Hello to Bayh

It was recently requested that being perhaps the only blue blogger in the very red state of Indiana, I give my two cents on Senator Evan Bayh, who was one of the brave 13 voting against the confirmation of Condoleezza Rice. To be honest, because of where I live in Indiana, which is the northwest corner, I’m really part of suburban Chicago, and, combined with spending the ten previous years living in Chicago before I moved back to Indiana in ’02, it means I tend to know more about Illinois’ politics than I do about Indiana’s. And frankly, Indiana politics hasn’t offered much to care about if you’re a liberal. (Remember Dan Quayle?) Until now…maybe.

Evan Bayh in ’08?

There are two things to keep in mind about Bayh in reading my assessment. One: his vote against Condi indicates almost surely that he intends to run in ’08 (and it was, frankly, only a matter a time, as it’s family tradition; his father Birch ran in ’76 but lost the nomination to Carter). Two: He has been handily elected as both Governor and Senator on the Democratic ticket in Indiana, which, on election night, was the first state called for Bush on almost every channel, so red runs Hoosier blood.

Issues2000 categorizes Bayh as a Moderate Liberal Populist:

It’s a fair assessment. The lowdown on Bayh is this: he’s a very appealing centrist who is eminently electable. The question is whether he’s the kind of Democrat we want to elect.

Handed ‘96’s Democratic Keynote Address slot by Professor Emeritus of Centrism 101 himself, Bill Clinton, Bayh can play to both sides of the aisle. Overall, Bayh’s voting reveals a near-perfect centrism. He’s given rankings of:

75% by APHA, indicating a pro-public health record
74% by the LCV, indicating pro-environment votes
63% by CURE, indicating mixed votes on criminal rehabilitation
60% by the ACLU, indicating a mixed civil rights voting record
43% by the US COC, indicating a mixed business voting record
33% by CATO, indicating a mixed record on trade issues
33% by the Christian Coalition: an anti-family voting record (versus the 100% scored by Indiana’s Republican Senator, Richard Lugar, or the 0% scored by John Kerry)
30% by SANE, indicating a pro-military voting record
26% by NTU, indicating a "Big Spender" on tax votes

His best records are on Education, Social Security, and Labor:

91% by the NEA, indicating pro-public education votes
90% by the ARA, indicating a pro-senior voting record
85% by the AFL-CIO, indicating a pro-labor voting record

Most notably (for liberals), Bayh’s record is pretty spotty when it comes to abortion and gay rights.
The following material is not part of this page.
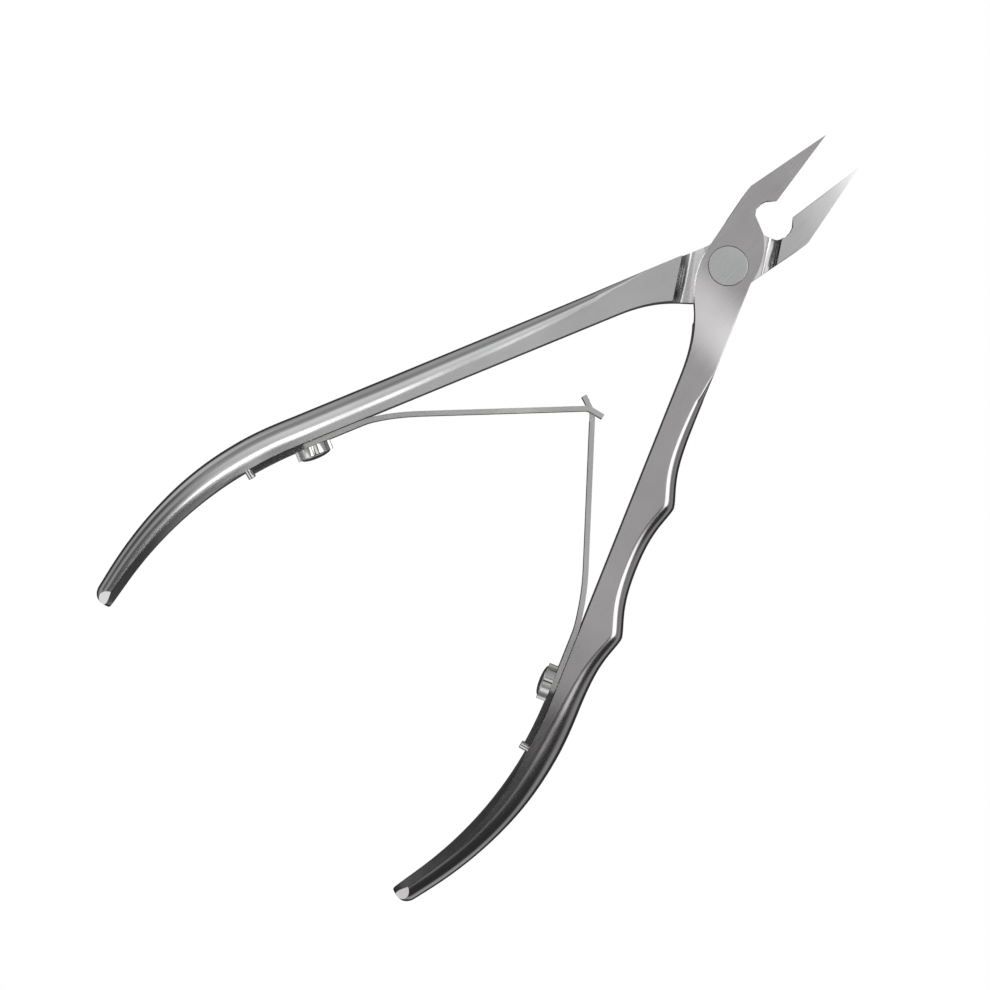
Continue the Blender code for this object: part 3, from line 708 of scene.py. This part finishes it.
turned_steel = satin_steel("turned_steel", "c6c8c7", "d0d2d1", 0.22, 33.0, (3.0, 0.16))
stud = add_piece(round_bar([(SCREW_SHANK_RADIUS + RUN_GAP, THREAD_END),
                            (SCREW_SHANK_RADIUS + RUN_GAP, SCREW_HEAD_DEPTH + SEAT_GAP),
                            (BARREL_RADIUS, SCREW_HEAD_DEPTH + SEAT_GAP),
                            (BARREL_RADIUS, THICKNESS - STUD_HEAD_DEPTH),
                            (STUD_HEAD_RADIUS, THICKNESS - STUD_HEAD_DEPTH),
                            (STUD_HEAD_RADIUS, THICKNESS)], segments=96), "pivot_stud_turned")
finish_edges(stud, STUD_EDGE, turned_steel)
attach(stud, LOWER.name)
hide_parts("pivot_stud")

screw = add_piece(round_bar([(SCREW_HEAD_RADIUS, 0.0), (SCREW_HEAD_RADIUS, SCREW_HEAD_DEPTH),
                             (SCREW_SHANK_RADIUS, SCREW_HEAD_DEPTH),
                             (SCREW_SHANK_RADIUS, SCREW_SHANK_END)], segments=96), "pivot_screw_slotted")
slot_side = SCREW_SLOT_WIDTH / 2
slot = [(-slot_side, -SPARE), (slot_side, -SPARE), (slot_side, SCREW_SLOT_DEPTH),
        (-slot_side, SCREW_SLOT_DEPTH)]
machine(screw, [prism(slot, (0.0, 0.0), turn((1.0, 0.0), SCREW_SLOT_TURN), SCREW_SLOT_LENGTH)])
finish_edges(screw, SCREW_EDGE, turned_steel)
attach(screw, LOWER.name)
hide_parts("pivot_screw")

# ---------------------------------------------------------------- leaf springs
# Two hardened strips stand on edge, each screwed flat inside a handle and forked at a pin.
# Each springs away from its handle, and their hooked ends catch: a T-shaped tongue in a slot.

LEAF_THICKNESS = 0.7
LEAF_WIDTH = 4.0
LEAF_SEAT = 0.06                 # between the leaf and its handle
LEAF_HINGE = 37.4                # along the inner edge, where the leaf starts to flex
LEAF_SPLIT = 0.12                # the gap there between the frame's two solids
LEAF_LIFT = 8.0                  # the blade's first direction, away from the handle
LEAF_FLEX = 1.6                  # to each side of the hinge
LEAF_EDGE = 0.08
CLAMPED_STEPS = 40
CLAMPED_LEAD = 0.7               # the clamped line ends this far before the hinge
SPRUNG_STEPS = 24
JOIN_STEPS = 5
BLEND_POINTS = 3                 # of the sprung line, replaced by a curve into it
TAIL_NOTCH = 1.5                 # width of the fork at the locating pin
TAIL_NOTCH_DEPTH = 0.2
TAIL_END = 0.5                   # before the pin's middle
TAIL_WIDTH = 2.2
TAPER_START = THUMB_PLACE + 1.2  # of the clamped tail, along the inner edge
LEAF_HOLE_GAP = 0.1
HOOK_EASE = 0.55                 # how far the hook's bend runs to each side of its corner
STRAIGHT_STEPS = 8
HOOK_STEPS = 8
HOOK_END_STEPS = 3

# Each leaf's middle line in plan: where it turns straight, its hook's corner, and its end.
SLOTTED_LEAF = ((-43.4, 15.25), (-26.95, -0.28), (-26.42, -2.45))
TONGUE_LEAF = ((-42.6, -15.3), (-26.95, -0.98), (-26.2, 1.42))
SLOT_WIDTH = 2.1
SLOT_PLACE = (-27.1, -0.05)
SLOT_ENDS = (-1.75, 1.6)
NECK_WIDTH = 1.5
NECK_PLACE = (-26.9, -0.1)
NECK_ENDS = (-1.5, 0.42)
HOOK_CUT_LENGTH = 3.0


def leaf_line(lever, u):
    """A plan point on the clamped leaf's middle line."""
    return tuple(on_handle(lever, u, LEAF_SEAT + LEAF_THICKNESS / 2).xy)


def leaf_path(lever, settle, bend_point, end_point):
    """The leaf's middle line: along its handle, away from it, and straight to the hook."""
    tail = PIN_PLACE - TAIL_END
    clamped = [leaf_line(lever, tail + (LEAF_HINGE + CLAMPED_LEAD - tail) * step / CLAMPED_STEPS)
               for step in range(CLAMPED_STEPS + 1)]
    bend = Vector(bend_point)
    aim = math.degrees(math.atan2(bend.y - settle[1], bend.x - settle[0]))
    sprung = smooth_run(leaf_line(lever, LEAF_HINGE - LEAF_SPLIT / 2),
                        -(lever.angle + LEAF_LIFT) * lever.side, settle, aim, SPRUNG_STEPS)[BLEND_POINTS:]
    leave = Vector(sprung[1]) - Vector(sprung[0])
    joined = smooth_run(clamped[-1], -lever.angle * lever.side, sprung[0],
                        math.degrees(math.atan2(leave.y, leave.x)), JOIN_STEPS)[1:-1]
    straight_end = bend - Vector(turn((HOOK_EASE, 0.0), aim))
    path = clamped + joined + sprung
    path += [tuple(Vector(settle).lerp(straight_end, step / STRAIGHT_STEPS))
             for step in range(1, STRAIGHT_STEPS + 1)]
    finish = Vector(end_point)
    last = math.degrees(math.atan2(finish.y - bend.y, finish.x - bend.x))
    hook_start = bend + Vector(turn((HOOK_EASE, 0.0), last))
    path += smooth_run(tuple(straight_end), aim, tuple(hook_start), last, HOOK_STEPS)[1:]
    return path + [tuple(hook_start.lerp(finish, step / HOOK_END_STEPS))
                   for step in range(1, HOOK_END_STEPS + 1)]


def leaf_strip(name, path):
    """A flat strip on edge along a plan path, narrowed towards the tail that the path starts at."""
    rings = []
    last = Vector(path[0])
    done = 0.0
    for index, point in enumerate(path):
        before, after = path[max(index - 1, 0)], path[min(index + 1, len(path) - 1)]
        along = (Vector(after) - Vector(before)).normalized()
        across = Vector((-along.y, along.x)) * (LEAF_THICKNESS / 2)
        left, right = Vector(point) + across, Vector(point) - across
        done += (Vector(point) - last).length
        last = Vector(point)
        taper = max(1.0 - done / (PIN_PLACE - TAIL_END - TAPER_START), 0.0)
        width = LEAF_WIDTH - (LEAF_WIDTH - TAIL_WIDTH) * taper
        low, high = MID - width / 2, MID + width / 2
        rings.append([(left.x, left.y, low), (right.x, right.y, low),
                      (right.x, right.y, high), (left.x, left.y, high)])
    return add_piece(loft(rings), name)


def box_outline(ends, low, high):
    """A prism's outline: a rectangle between two ends across and two heights."""
    return [(ends[0], low), (ends[1], low), (ends[1], high), (ends[0], high)]


def leaf_hole_cutters(lever):
    """The thumb screw's hole and the fork at the locating pin."""
    radius = THUMB_SHANK_RADIUS + LEAF_HOLE_GAP
    hole = round_bar([(radius, -SPARE / 2), (radius, 2 * SPARE)],
                     on_handle(lever, THUMB_PLACE, 0.0), inward(lever, THUMB_PLACE), segments=48)
    tail = PIN_PLACE - TAIL_END
    fork_end = on_handle(lever, tail + SPARE, 0.0).xy
    fork_root = on_handle(lever, tail - TAIL_NOTCH_DEPTH, 0.0).xy
    outline = box_outline((-2 * SPARE, 2 * SPARE), MID - TAIL_NOTCH / 2, MID + TAIL_NOTCH / 2)
    fork = prism(outline, (fork_end + fork_root) / 2, fork_end - fork_root, SPARE + TAIL_NOTCH_DEPTH)
    return [add_piece(hole, "cutter"), fork]


leaf_steel = satin_steel("rolled_spring_steel", "cacac9", "d8d8d7", 0.19, 0.0, (2.0, 0.12))
slotted_leaf = leaf_strip("slotted_leaf_spring", leaf_path(LOWER, *SLOTTED_LEAF))
hook_slot = prism(box_outline(SLOT_ENDS, MID - SLOT_WIDTH / 2, MID + SLOT_WIDTH / 2),
                  SLOT_PLACE, (1.0, 0.0), HOOK_CUT_LENGTH)
machine(slotted_leaf, [hook_slot, *leaf_hole_cutters(LOWER)])
tongue_leaf = leaf_strip("tongue_leaf_spring", leaf_path(UPPER, *TONGUE_LEAF))
neck_reach = (NECK_WIDTH / 2, 3 * SPARE)
neck_sides = [prism(box_outline(NECK_ENDS, MID + low, MID + high), NECK_PLACE, (1.0, 0.0), HOOK_CUT_LENGTH)
              for low, high in (neck_reach, (-neck_reach[1], -neck_reach[0]))]
machine(tongue_leaf, [*neck_sides, *leaf_hole_cutters(UPPER)])
for lever, piece, leaf in ((LOWER, slotted_leaf, "slotted_leaf"), (UPPER, tongue_leaf, "tongue_leaf")):
    finish_edges(piece, LEAF_EDGE, leaf_steel)
    flex = [Vector((*leaf_line(lever, LEAF_HINGE + reach), MID)) * MM for reach in (LEAF_FLEX, -LEAF_FLEX)]
    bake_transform(piece)
    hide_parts(leaf + "_foot", leaf + "_blade")

# ---------------------------------------------------------------- thumb screws and locating pins
# A plated thumb screw with a fluted, domed head clamps each leaf, and a plain round pin
# pressed into the handle stands at the leaf's fork and keeps it from turning.

THUMB_RADIUS = 2.55
THUMB_FLUTES = 6
FLUTE_RADIUS = 1.0
FLUTE_DEPTH = 0.42
THUMB_HEIGHT = 1.25
THUMB_DOME = 0.5
DOME_SHARE = 0.82                # of the head's radius
DOME_STEPS = 8
DOME_TIP_RADIUS = 0.02
THUMB_SHANK_LENGTH = 3.0
PIN_PROUD = 1.15
PLATED_EDGE = 0.12

plated_steel = satin_steel("nickel_plated_steel", "d2d2d2", "dededd", 0.14, 0.0, (1.2, 0.12))
for lever in (LOWER, UPPER):
    foot = on_handle(lever, THUMB_PLACE, LEAF_SEAT + LEAF_THICKNESS + SEAT_GAP)
    axis = inward(lever, THUMB_PLACE)
    dome = []
    for step in range(DOME_STEPS):
        angle = math.radians(90.0 * step / DOME_STEPS)
        dome.append((THUMB_RADIUS * DOME_SHARE * math.cos(angle),
                     THUMB_HEIGHT + THUMB_DOME * math.sin(angle)))
    head = round_bar([(THUMB_SHANK_RADIUS, -THUMB_SHANK_LENGTH), (THUMB_SHANK_RADIUS, 0.0),
                      (THUMB_RADIUS, 0.0), (THUMB_RADIUS, THUMB_HEIGHT), *dome,
                      (DOME_TIP_RADIUS, THUMB_HEIGHT + THUMB_DOME)], foot, axis, segments=72)
    thumb_screw = lever.name.replace("lever", "thumb_screw")
    piece = add_piece(head, thumb_screw + "_fluted")
    side = axis.cross(Vector((0.0, 0.0, 1.0)))
    flutes = []
    for step in range(THUMB_FLUTES):
        angle = math.tau * (step + 0.5) / THUMB_FLUTES
        spoke = side * math.cos(angle) + Vector((0.0, 0.0, 1.0)) * math.sin(angle)
        centre = foot + spoke * (THUMB_RADIUS - FLUTE_DEPTH + FLUTE_RADIUS)
        flute = round_bar([(FLUTE_RADIUS, -SPARE), (FLUTE_RADIUS, 3 * SPARE)], centre, axis, segments=32)
        flutes.append(add_piece(flute, "cutter"))
    machine(piece, flutes)
    finish_edges(piece, PLATED_EDGE, plated_steel)
    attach(piece, thumb_screw)
    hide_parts(thumb_screw)

    locating_pin = lever.name.replace("lever", "locating_pin")
    pin = add_piece(round_bar([(PIN_RADIUS, -PIN_DEPTH), (PIN_RADIUS, PIN_PROUD)],
                              on_handle(lever, PIN_PLACE, 0.0), inward(lever, PIN_PLACE), segments=32),
                    locating_pin + "_round")
    finish_edges(pin, PLATED_EDGE, plated_steel)
    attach(pin, lever.name)
    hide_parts(locating_pin)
He voted for a partial birth abortion ban, though he believes it should be allowed in cases of danger to the mother, and, when Governor of IN, he indicated support for a 24-hour waiting period for abortions, but never proposed or signed one into law. He was also (tentatively) against a federal marriage amendment; I couldn’t find any specific references, but I think it’s safe to infer that he would opt for the standard Dem punt of supporting civil unions but not marriage.

Bayh’s record speaks for itself; the “cons” for progressives are obvious. The pros for centrists, and progressives who believe a centrist is hell and gone better than Bush, are also obvious. He is, without question, an appealing candidate. In fact, an Indy Star article (that is currently not available online) reported that during Kerry’s veep-selection process, Republican pollster Frank Luntz was asked to test the appeal of seven potential running mates. Bayh won hands-down (even beating John Edwards).

Are there any pros for progressives? Well, there’s this: it’s easier for someone who has been a left-leaning centrist to move further left without having his credibility (and motives) questioned, than a liberal to move center without looking like a schmucky opportunist. While Kerry had to tie himself into pretzels to try to explain his contrasting votes on the war (as his pro-war vote contrasted with his typically liberal record), Bayh easily voted no on Condi without seeming disingenuous. (Indeed, many were pleasantly surprised by it.) Voting no on Rice may well have been part of a political strategy geared toward an ‘08 run, but it also seems to have stemmed from a genuine belief that Rice did not deserve the confirmation.

I suspect Bayh is personally more liberal than his home state allows him to be if he wants to get elected. He’ll be a guest of Stephanopoulos tomorrow, talking about his vote against Condi; if you’re interested in seeing if Bayh has any true liberal credentials, and whether he’s willing to flex them, tune in.